|
From: Maciej W. R. <ma...@ds...> - 2003-05-14 14:24:53
|
Hello,
I have a problem running smartmontools for devices attached to a BusLogic
BT-958 HBA. The HBA reports command timeouts such as the one below:
scsi : aborting command due to timeout : pid 412, scsi0, channel 0, id 1, lun 0
Log Sense 00 40 00 00 00 00 00 fc 00
scsi0: Aborting CCB #400 to Target 1
SCSI host 0 abort (pid 412) timed out - resetting
SCSI bus is being reset for host 0 channel 0.
scsi0: Sending Bus Device Reset CCB #401 to Target 1
SCSI host 0 channel 0 reset (pid 412) timed out - trying harder
SCSI bus is being reset for host 0 channel 0.
scsi0: Resetting BusLogic BT-958 due to Target 1
scsi0: *** BusLogic BT-958 Initialized Successfully ***
SCSI host 0 abort (pid 414) timed out - resetting
SCSI bus is being reset for host 0 channel 0.
scsi0: Resetting BusLogic BT-958 due to Target 1
scsi0: *** BusLogic BT-958 Initialized Successfully ***
SCSI host 0 abort (pid 416) timed out - resetting
SCSI bus is being reset for host 0 channel 0.
scsi0: Resetting BusLogic BT-958 due to Target 1
scsi0: *** BusLogic BT-958 Initialized Successfully ***
SCSI host 0 abort (pid 418) timed out - resetting
SCSI bus is being reset for host 0 channel 0.
scsi0: Resetting BusLogic BT-958 due to Target 1
scsi0: *** BusLogic BT-958 Initialized Successfully ***
SCSI host 0 abort (pid 420) timed out - resetting
SCSI bus is being reset for host 0 channel 0.
scsi0: Resetting BusLogic BT-958 due to Target 1
scsi0: *** BusLogic BT-958 Initialized Successfully ***
Under certain conditions, especially if the root/swap disk is involved the
resets continue indefinitely or the NMI watchdog kicks in.
I've tracked the problem down to the Log Sense command.
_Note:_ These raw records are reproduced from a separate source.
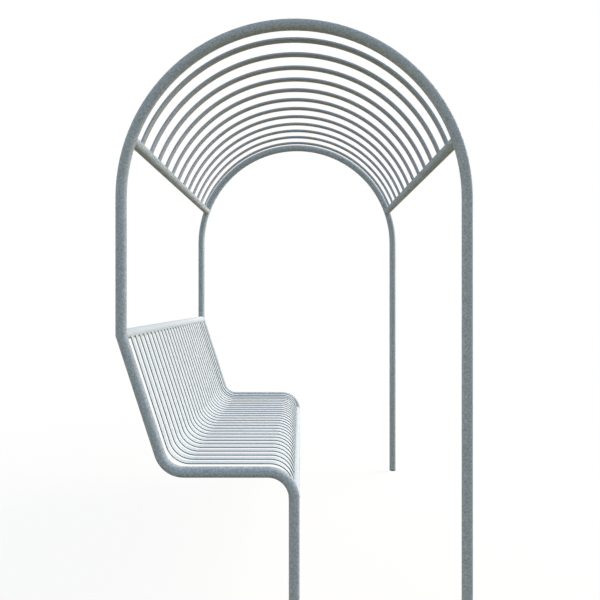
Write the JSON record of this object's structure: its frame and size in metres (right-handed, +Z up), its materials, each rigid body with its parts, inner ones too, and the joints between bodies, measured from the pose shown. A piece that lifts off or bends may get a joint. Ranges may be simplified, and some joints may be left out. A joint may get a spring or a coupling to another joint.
{
  "type": "shaded bench",
  "caption": "Welded steel bench inside a pair of tall arches: a slatted seat and back cantilever from bent tubes, under an open slatted canopy.",
  "frame": {"origin": "on the ground, midway between the two side frames and under the middle of the arches", "axes": "+X across the arches from the seat towards the open side, +Y along the bench from the near frame to the far frame, +Z up"},
  "size_m": [1.2, 1.5, 1.9798],
  "materials": {
    "zinc_tube": "matte zinc-grey metal coat with a fine mottled grain",
    "zinc_slat": "matte zinc-grey metal coat with a fine mottled grain",
    "foot_steel": "dark zinc-coated steel, satin"
  },
  "bodies": {
    "root": {"near_arch_tube": "zinc_tube", "far_arch_tube": "zinc_tube", "near_seat_tube": "zinc_tube", "far_seat_tube": "zinc_tube", "back_rail": "zinc_tube", "front_rail": "zinc_tube", "rear_shade_rail": "zinc_tube", "front_shade_rail": "zinc_tube", "near_front_foot": "foot_steel", "far_front_foot": "foot_steel", "near_arch_foot": "foot_steel", "far_arch_foot": "foot_steel", "seat_slat_01": "zinc_slat", "seat_slat_02": "zinc_slat", "seat_slat_03": "zinc_slat", "seat_slat_04": "zinc_slat", "seat_slat_05": "zinc_slat", "seat_slat_06": "zinc_slat", "seat_slat_07": "zinc_slat", "seat_slat_08": "zinc_slat", "seat_slat_09": "zinc_slat", "seat_slat_10": "zinc_slat", "seat_slat_11": "zinc_slat", "seat_slat_12": "zinc_slat", "seat_slat_13": "zinc_slat", "seat_slat_14": "zinc_slat", "seat_slat_15": "zinc_slat", "seat_slat_16": "zinc_slat", "seat_slat_17": "zinc_slat", "seat_slat_18": "zinc_slat", "seat_slat_19": "zinc_slat", "seat_slat_20": "zinc_slat", "seat_slat_21": "zinc_slat", "seat_slat_22": "zinc_slat", "seat_slat_23": "zinc_slat", "seat_slat_24": "zinc_slat", "seat_slat_25": "zinc_slat", "seat_slat_26": "zinc_slat", "seat_slat_27": "zinc_slat", "shade_slat_01": "zinc_slat", "shade_slat_02": "zinc_slat", "shade_slat_03": "zinc_slat", "shade_slat_04": "zinc_slat", "shade_slat_05": "zinc_slat", "shade_slat_06": "zinc_slat", "shade_slat_07": "zinc_slat", "shade_slat_08": "zinc_slat", "shade_slat_09": "zinc_slat", "shade_slat_10": "zinc_slat", "shade_slat_11": "zinc_slat", "shade_slat_12": "zinc_slat"}
  },
  "joints": []
}
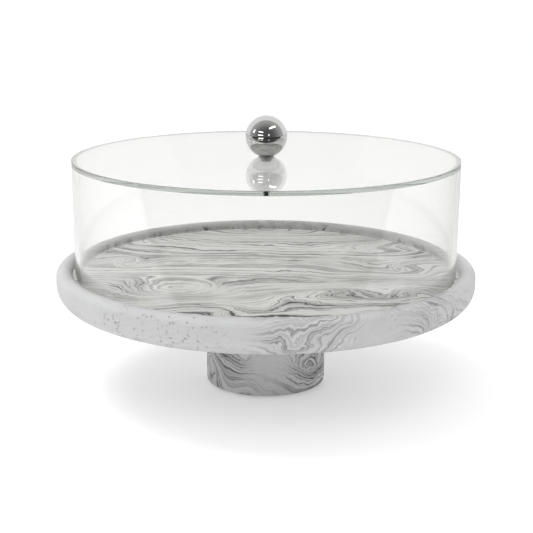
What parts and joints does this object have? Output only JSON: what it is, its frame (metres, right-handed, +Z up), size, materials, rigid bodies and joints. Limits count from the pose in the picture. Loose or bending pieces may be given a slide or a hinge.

It appears that
the HBA's firmware aborts whenever the amount of data returned by a device
is smaller than specified as the buffer length in the SEND_COMMAND ioctl
(the length is passed down to the firmware; the length specified in the
CDB is independent and doesn't matter directly). I suppose the firmware
treats the value passed as a transfer length, while for the Log Sense
command it really means an allocation length.
Unfortunately, after BusLogic changed owners for three times now (now
being a part of LSI Logic), it's hard to get any support from them and
getting the firmware fixed is impossible. Additionally, the BusLogic's
maintainer, Leonard Zubkoff, cannot help anymore.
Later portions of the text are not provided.